To compare a flat fee against a percentage commission, just run the standard formula and subtract. If you’re selling a $500,000 home and a traditional listing agent charges 2.88%, that’s $14,400. A flat-fee listing service charging $5,000 saves you $9,400 on the listing side, though the level of service and support will differ.

What Changed About Who Pays What

Commission negotiations shifted after recent industry rule changes. Agents must now inform both buyers and sellers that their fees are negotiable. Buyers are required to sign an agreement with their agent that spells out how that agent will be paid, including the possibility that the buyer covers their own agent’s fee if the seller declines to. Offers of agent compensation can no longer appear on MLS listings, which means the buyer’s agent commission is no longer automatically bundled into the listing.

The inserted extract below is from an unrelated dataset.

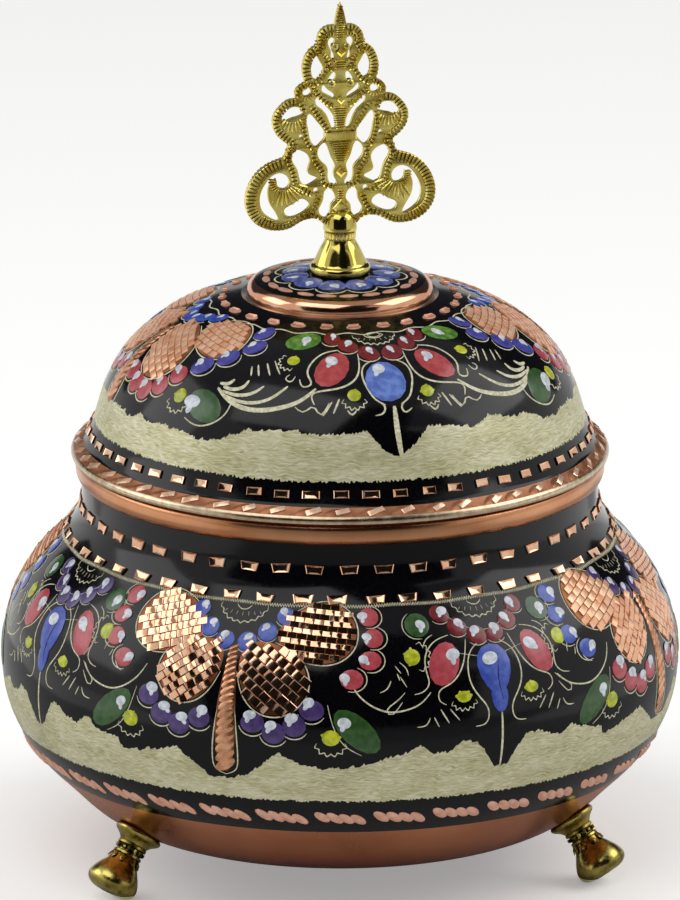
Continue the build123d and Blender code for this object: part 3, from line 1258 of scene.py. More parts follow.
@dataclass
class Lid:
    """The domed lid with its turned-out flange, polished bead and finial platform; sizes in mm."""

    body: str = "lid"
    wall: float = 1.0
    seat: float = 74.4
    ring: float = 44.0
    platform: float = 106.5
    boss: float = 5.8
    hole: float = 1.7

    def dome(self, count: int) -> np.ndarray:
        """Outer curve from the top of the flange in to the groove.

        Args:
            count: Points along it.

        Returns:
            Rows of radius and height.
        """
        knots = [(45.3, 76.3), (43.45, 80.28), (41.6, 86.1), (38.18, 91.94), (31.05, 98.03), (22.5, 101.61)]
        return spline([*knots, (17.4, 102.8)], count)

    @cached_property
    def line(self) -> np.ndarray:
        """The dome that the lid is spun from."""
        return self.dome(60)

    def painted(self) -> Wall:
        """The wall that the ornament is wrapped round."""
        return Wall(self.dome(400), 38.0)

    def build(self) -> None:
        """Spins the lid."""
        lip = [(46.85, self.seat), (46.95, 73.9), (47.3, 73.75), (47.55, 74.2), (47.4, 74.85), (46.95, 75.3)]
        bead = [(16.15, 102.2), (16.4, 103.0), (16.3, 104.1), (15.5, 105.1), (14.2, 105.5)]
        top, low = self.platform, self.platform - self.wall
        platform = [(self.boss, top), (self.hole, top), (self.hole, low), (self.boss, low)]
        inner = [(13.6, 104.1), (15.8, 102.6), *offset(self.line, -self.wall)[2:-2][::-1]]
        seat = (self.ring, self.seat)
        zones = [
            (lambda r, z: z < 75.15 and r > 46.8, LIP),
            (lambda r, z: z < 76.35 and r > 45.25, RIM_COPPER),
            (lambda r, z: 15.1 < r < 16.6 and z > 102.9 or 15.9 < r < 16.6 and z > 102.25, BEAD_COPPER),
            (self.outside, LACQUER),
            (lambda r, z: True, TIN),
        ]
        profile = [seat, spline(lip, 14), self.line, spline(bead, 26), platform, inner, seat]
        piece = turn("lid_wall", profile, zones)
        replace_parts(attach(piece, self.body), "lid_shell")

    def outside(self, r: float, z: float) -> bool:
        """Whether a place is on the outer face of the lid.

        Args:
            r: Radius in mm.
            z: Height in mm.

        Returns:
            True for the outer face.
        """
        if r < 17.4:
            return z > 102.55 and (r > 15.9 or z > self.platform - 0.5 - 0.15 * (r - self.boss))
        return apart(self.line, r, z) < 0.5 * self.wall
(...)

For your calculation purposes, this means you need to know two separate commission numbers rather than assuming a single combined rate. As a seller, figure out what you’ve agreed to pay your listing agent and whether you’re also offering to cover part or all of the buyer’s agent fee. As a buyer, check your buyer’s agent agreement to see your agent’s rate or flat fee, and factor that into your total purchase costs if the seller isn’t covering it.

A Quick Reference Calculation

Here’s how to run the numbers on any sale. Start with the agreed-upon sale price. Multiply it by the total commission percentage expressed as a decimal (5.70% becomes 0.057). That gives you the total commission in dollars. Then split it according to the listing-side and buy-side rates your agents have agreed to. Finally, if you want to know what each agent personally earns, apply their broker split to their side of the commission.

For a $350,000 home at the 5.70% national average: $350,000 × 0.057 = $19,950 total. The listing agent’s brokerage receives roughly $10,080 (at 2.88%), and the buyer’s agent’s brokerage receives roughly $9,870 (at 2.82%). If the listing agent has a 70/30 broker split, they personally keep about $7,056 before expenses.